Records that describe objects
········

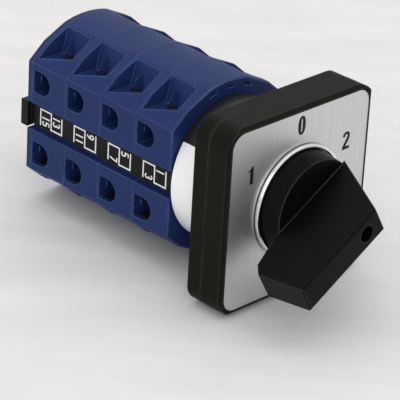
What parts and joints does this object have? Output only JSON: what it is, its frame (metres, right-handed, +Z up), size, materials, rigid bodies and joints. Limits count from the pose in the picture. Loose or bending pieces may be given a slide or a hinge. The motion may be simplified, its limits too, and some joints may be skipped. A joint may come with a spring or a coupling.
{
  "type": "rotary cam switch",
  "caption": "Panel-mounted rotary cam switch for reversing a motor: a handle on a square dial, a round latch and stacked contact sections with screw terminals.",
  "frame": {"origin": "on the spindle's axis, at the centre of the mounting plate's rear face", "axes": "+Y runs along the spindle from the knob to the end cover, +Z is up through the middle position on the dial and +X is to the right seen from the front"},
  "size_m": [0.048, 0.0994, 0.048],
  "materials": {
    "housing_blue": "moulded, slightly satin",
    "black_plastic": "moulded, satin",
    "knob_black": "moulded, smooth",
    "dial_silver": "brushed upright",
    "bright_chrome": "polished",
    "label_black": "smooth, printed white",
    "contact_brass": "pressed strip",
    "screw_nickel": "nickel plated",
    "clamp_steel": "zinc plated",
    "zinc_steel": "zinc plated",
    "spring_steel": "drawn wire",
    "white_nylon": "moulded",
    "red_nylon": "moulded"
  },
  "bodies": {
    "switch_body": {"rear_plate": "black_plastic", "front_frame": "black_plastic", "dial_plate": "dial_silver", "latch_housing": "black_plastic", "stop_plate": "white_nylon", "contact_section_1": "housing_blue", "contact_section_2": "housing_blue", "contact_section_3": "housing_blue", "contact_section_4": "housing_blue", "end_cover": "housing_blue", "tie_bolts": "zinc_steel", "plate_screws": "zinc_steel", "marking_strip_left": "label_black", "marking_strip_right": "label_black", "fixed_contacts_1": "contact_brass", "fixed_contacts_2": "contact_brass", "fixed_contacts_3": "contact_brass", "fixed_contacts_4": "contact_brass", "terminal_screws": "screw_nickel", "wire_clamps": "clamp_steel", "detent_spring_upper": "spring_steel", "detent_spring_lower": "spring_steel", "contact_spring_1_upper": "spring_steel", "contact_spring_1_lower": "spring_steel", "contact_spring_2_upper": "spring_steel", "contact_spring_2_lower": "spring_steel", "contact_spring_3_upper": "spring_steel", "contact_spring_3_lower": "spring_steel", "contact_spring_4_upper": "spring_steel", "contact_spring_4_lower": "spring_steel", "neck_label": "label_black"},
    "turning_parts": {"knob": "knob_black", "bright_ring": "bright_chrome", "knob_screw": "zinc_steel", "spindle": "zinc_steel", "star_wheel": "red_nylon", "stop_disc": "red_nylon", "cam_1": "red_nylon", "cam_2": "red_nylon", "cam_3": "red_nylon", "cam_4": "red_nylon"},
    "moving_contact_1_upper": {"plunger_1_upper": "white_nylon", "contact_bridge_1_upper": "contact_brass"},
    "moving_contact_1_lower": {"plunger_1_lower": "white_nylon", "contact_bridge_1_lower": "contact_brass"},
    "moving_contact_2_upper": {"plunger_2_upper": "white_nylon", "contact_bridge_2_upper": "contact_brass"},
    "moving_contact_2_lower": {"plunger_2_lower": "white_nylon", "contact_bridge_2_lower": "contact_brass"},
    "moving_contact_3_upper": {"plunger_3_upper": "white_nylon", "contact_bridge_3_upper": "contact_brass"},
    "moving_contact_3_lower": {"plunger_3_lower": "white_nylon", "contact_bridge_3_lower": "contact_brass"},
    "moving_contact_4_upper": {"plunger_4_upper": "white_nylon", "contact_bridge_4_upper": "contact_brass"},
    "moving_contact_4_lower": {"plunger_4_lower": "white_nylon", "contact_bridge_4_lower": "contact_brass"},
    "detent_upper": {"detent_plunger_upper": "red_nylon"},
    "detent_lower": {"detent_plunger_lower": "red_nylon"}
  },
  "joints": [
    {"name": "handle_turn", "type": "hinge", "parent": "switch_body", "child": "turning_parts", "pos_m": [0, 0, 0], "axis": [0, 1, 0], "range_deg": [-120, 0]},
    {"name": "contact_1_upper_lift", "type": "slide", "parent": "switch_body", "child": "moving_contact_1_upper", "axis": [0, 0, 1], "range_m": [-0.00181, 0], "deforming": ["contact_spring_1_upper"]},
    {"name": "contact_1_lower_lift", "type": "slide", "parent": "switch_body", "child": "moving_contact_1_lower", "axis": [0, 0, 1], "range_m": [-0.00181, 0], "deforming": ["contact_spring_1_lower"]},
    {"name": "contact_2_upper_lift", "type": "slide", "parent": "switch_body", "child": "moving_contact_2_upper", "axis": [0, 0, 1], "range_m": [-0.00181, 0], "deforming": ["contact_spring_2_upper"]},
    {"name": "contact_2_lower_lift", "type": "slide", "parent": "switch_body", "child": "moving_contact_2_lower", "axis": [0, 0, 1], "range_m": [-0.00181, 0], "deforming": ["contact_spring_2_lower"]},
    {"name": "contact_3_upper_lift", "type": "slide", "parent": "switch_body", "child": "moving_contact_3_upper", "axis": [0, 0, 1], "range_m": [-0.00181, 0], "deforming": ["contact_spring_3_upper"]},
    {"name": "contact_3_lower_lift", "type": "slide", "parent": "switch_body", "child": "moving_contact_3_lower", "axis": [0, 0, 1], "range_m": [-0.00181, 0], "deforming": ["contact_spring_3_lower"]},
    {"name": "contact_4_upper_lift", "type": "slide", "parent": "switch_body", "child": "moving_contact_4_upper", "axis": [0, 0, 1], "range_m": [-0.00181, 0], "deforming": ["contact_spring_4_upper"]},
    {"name": "contact_4_lower_lift", "type": "slide", "parent": "switch_body", "child": "moving_contact_4_lower", "axis": [0, 0, 1], "range_m": [-0.00181, 0], "deforming": ["contact_spring_4_lower"]},
    {"name": "detent_upper_press", "type": "slide", "parent": "switch_body", "child": "detent_upper", "axis": [0, 0, -1], "range_m": [0, 0.0014], "stiffness_N_per_m": 150, "springref_m": 0.0014, "deforming": ["detent_spring_upper"]},
    {"name": "detent_lower_press", "type": "slide", "parent": "switch_body", "child": "detent_lower", "axis": [0, 0, 1], "range_m": [0, 0.0014], "stiffness_N_per_m": 150, "springref_m": 0.0014, "deforming": ["detent_spring_lower"]}
  ],
  "couplings": [
    {"joint": "contact_1_upper_lift", "follows": "handle_turn", "m_per_rad": 0.00085944},
    {"joint": "contact_1_lower_lift", "follows": "handle_turn", "m_per_rad": 0.00085944},
    {"joint": "contact_2_upper_lift", "follows": "handle_turn", "m_per_rad": 0.00085944},
    {"joint": "contact_2_lower_lift", "follows": "handle_turn", "m_per_rad": 0.00085944},
    {"joint": "contact_3_upper_lift", "follows": "handle_turn", "m_per_rad": 0.00085944},
    {"joint": "contact_3_lower_lift", "follows": "handle_turn", "m_per_rad": 0.00085944},
    {"joint": "contact_4_upper_lift", "follows": "handle_turn", "m_per_rad": 0.00085944},
    {"joint": "contact_4_lower_lift", "follows": "handle_turn", "m_per_rad": 0.00085944}
  ]
}
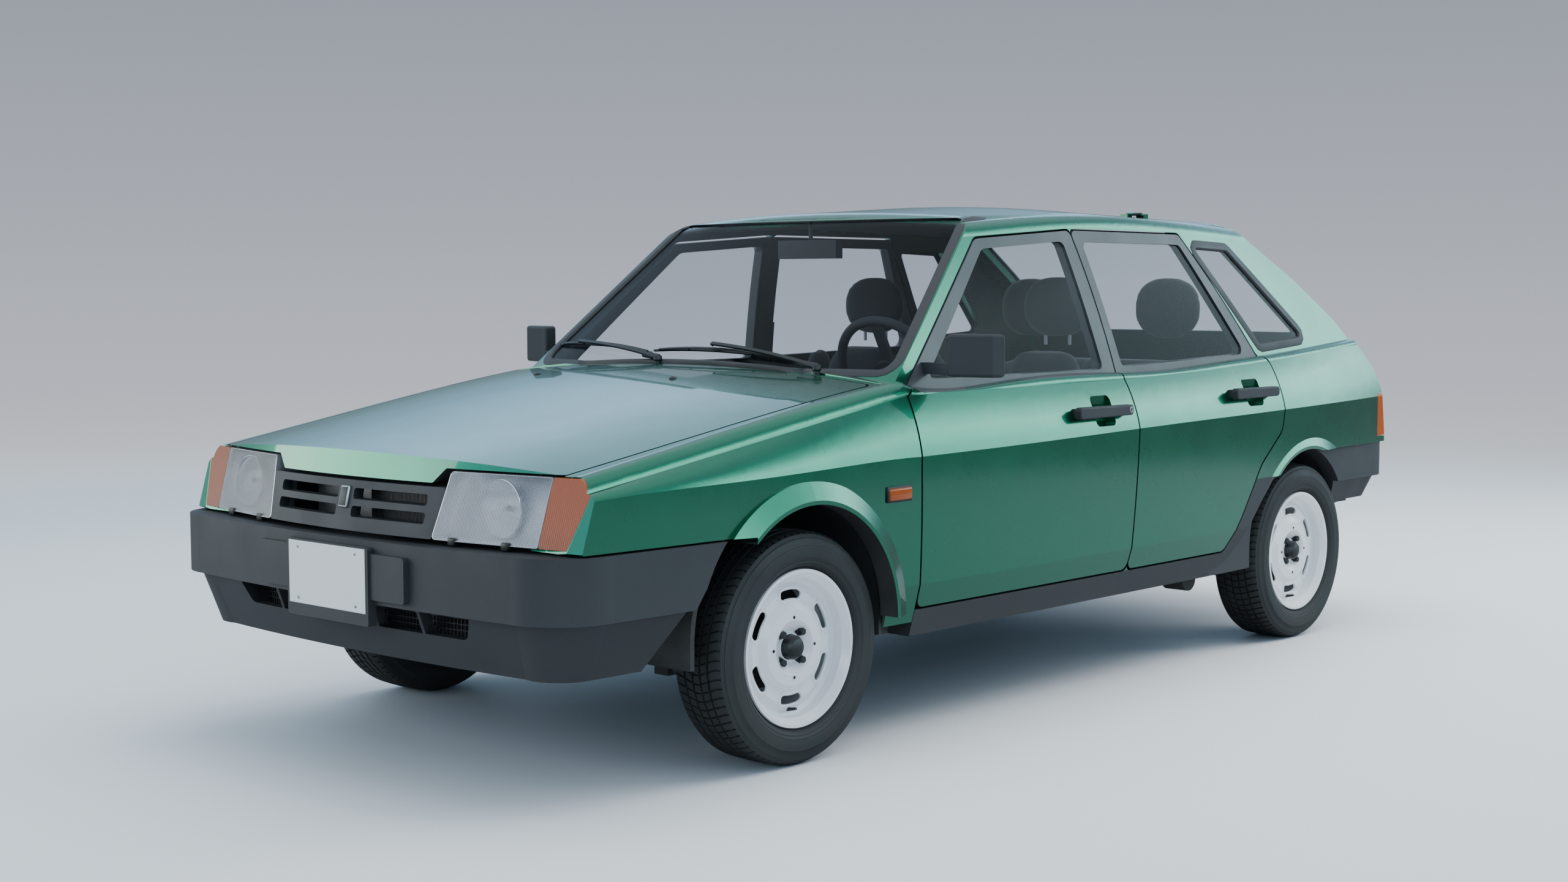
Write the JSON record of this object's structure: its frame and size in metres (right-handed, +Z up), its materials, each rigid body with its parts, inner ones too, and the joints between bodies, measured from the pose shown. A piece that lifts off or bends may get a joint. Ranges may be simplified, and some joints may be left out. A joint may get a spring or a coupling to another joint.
{
  "type": "hatchback car",
  "caption": "Small family hatchback with side doors, rear tailgate, opening bonnet, steering front wheels and a hollow furnished cabin.",
  "frame": {"origin": "middle of the overall length and width, on the ground", "axes": "+X to the car's left, +Y to its rear, +Z up"},
  "size_m": [1.8608, 4.0106, 1.4108],
  "materials": {
    "body_paint": "metallic gloss",
    "under_paint": "satin",
    "bumper_plastic": "fine grain",
    "tinted_glass": "clear, smoke tint",
    "lamp_glass": "fluted, clear",
    "amber_lens": "gloss",
    "red_lens": "gloss",
    "wheel_paint": "gloss",
    "tyre": "matt rubber",
    "cast_metal": "dull",
    "cabin_plastic": "fine grain",
    "seat_fabric": "woven",
    "plate_white": "plain"
  },
  "bodies": {
    "body": {"cowl": "body_paint", "dashboard": "cabin_plastic", "engine": "cast_metal", "exhaust": "cast_metal", "floor_pan": "under_paint", "front_arms": "under_paint", "front_bumper": "bumper_plastic", "front_indicators": "amber_lens", "front_seats": "seat_fabric", "front_structure": "under_paint", "front_wings": "body_paint", "fuel_tank": "cast_metal", "grille": "bumper_plastic", "headlamps": "lamp_glass", "interior_mirror": "cabin_plastic", "number_plates": "plate_white", "quarter_windows": "tinted_glass", "radiator": "cast_metal", "rear_axle": "under_paint", "rear_bumper": "bumper_plastic", "rear_seat": "seat_fabric", "roof_panel": "body_paint", "side_frames": "body_paint", "sill_trims": "bumper_plastic", "tail_lamps": "red_lens", "windscreen": "tinted_glass", "wipers": "cabin_plastic"},
    "bonnet": {"bonnet": "body_paint"},
    "tailgate": {"tailgate": "body_paint", "tailgate_glass": "tinted_glass"},
    "steering_wheel": {"steering_wheel": "cabin_plastic"},
    "front_door_left": {"door_front_left": "body_paint", "glass_front_left": "tinted_glass", "door_trim_front_left": "bumper_plastic"},
    "rear_door_left": {"door_rear_left": "body_paint", "glass_rear_left": "tinted_glass", "door_trim_rear_left": "bumper_plastic"},
    "knuckle_left": {"knuckle_left": "under_paint"},
    "wheel_front_left": {"rim_front_left": "wheel_paint", "tyre_front_left": "tyre"},
    "wheel_rear_left": {"rim_rear_left": "wheel_paint", "tyre_rear_left": "tyre"},
    "front_door_right": {"door_front_right": "body_paint", "glass_front_right": "tinted_glass", "door_trim_front_right": "bumper_plastic"},
    "rear_door_right": {"door_rear_right": "body_paint", "glass_rear_right": "tinted_glass", "door_trim_rear_right": "bumper_plastic"},
    "knuckle_right": {"knuckle_right": "under_paint"},
    "wheel_front_right": {"rim_front_right": "wheel_paint", "tyre_front_right": "tyre"},
    "wheel_rear_right": {"rim_rear_right": "wheel_paint", "tyre_rear_right": "tyre"}
  },
  "joints": [
    {"name": "bonnet_hinge", "type": "hinge", "parent": "body", "child": "bonnet", "pos_m": [0, -0.821, 0.957], "axis": [-1, 0, 0], "range_deg": [0, 50]},
    {"name": "tailgate_hinge", "type": "hinge", "parent": "body", "child": "tailgate", "pos_m": [0, 1.114, 1.403], "axis": [1, 0, 0], "range_deg": [0, 75]},
    {"name": "front_door_hinge_left", "type": "hinge", "parent": "body", "child": "front_door_left", "pos_m": [0.817, -0.747, 0.75], "axis": [0.0599, 0, -0.9982], "range_deg": [0, 65]},
    {"name": "rear_door_hinge_left", "type": "hinge", "parent": "body", "child": "rear_door_left", "pos_m": [0.817, 0.213, 0.75], "axis": [0.0598, 0.0399, -0.9974], "range_deg": [0, 65]},
    {"name": "kingpin_left", "type": "hinge", "parent": "body", "child": "knuckle_left", "pos_m": [0.622, -1.173, 0.288], "axis": [0.1867, 0, -0.9824], "range_deg": [-34, 34]},
    {"name": "wheel_front_left_spin", "type": "hinge", "parent": "knuckle_left", "child": "wheel_front_left", "pos_m": [0.696, -1.173, 0.288], "axis": [1, 0, 0], "continuous": true},
    {"name": "wheel_rear_left_spin", "type": "hinge", "parent": "body", "child": "wheel_rear_left", "pos_m": [0.696, 1.287, 0.288], "axis": [1, 0, 0], "continuous": true},
    {"name": "front_door_hinge_right", "type": "hinge", "parent": "body", "child": "front_door_right", "pos_m": [-0.817, -0.747, 0.75], "axis": [0.0599, 0, 0.9982], "range_deg": [0, 65]},
    {"name": "rear_door_hinge_right", "type": "hinge", "parent": "body", "child": "rear_door_right", "pos_m": [-0.817, 0.213, 0.75], "axis": [0.0598, -0.0399, 0.9974], "range_deg": [0, 65]},
    {"name": "kingpin_right", "type": "hinge", "parent": "body", "child": "knuckle_right", "pos_m": [-0.622, -1.173, 0.288], "axis": [-0.1867, 0, -0.9824], "range_deg": [-34, 34]},
    {"name": "wheel_front_right_spin", "type": "hinge", "parent": "knuckle_right", "child": "wheel_front_right", "pos_m": [-0.696, -1.173, 0.288], "axis": [1, 0, 0], "continuous": true},
    {"name": "wheel_rear_right_spin", "type": "hinge", "parent": "body", "child": "wheel_rear_right", "pos_m": [-0.696, 1.287, 0.288], "axis": [1, 0, 0], "continuous": true},
    {"name": "steering_column", "type": "hinge", "parent": "body", "child": "steering_wheel", "pos_m": [0.37, -0.323, 0.905], "axis": [0, -0.8776, -0.4794], "range_deg": [-540, 540]}
  ],
  "couplings": [
    {"joint": "kingpin_left", "follows": "steering_column", "ratio": 0.061111},
    {"joint": "kingpin_right", "follows": "steering_column", "ratio": 0.061111}
  ]
}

········

Goal:
Give only the number of lines in the entries that contain "metres".

Right answer:
2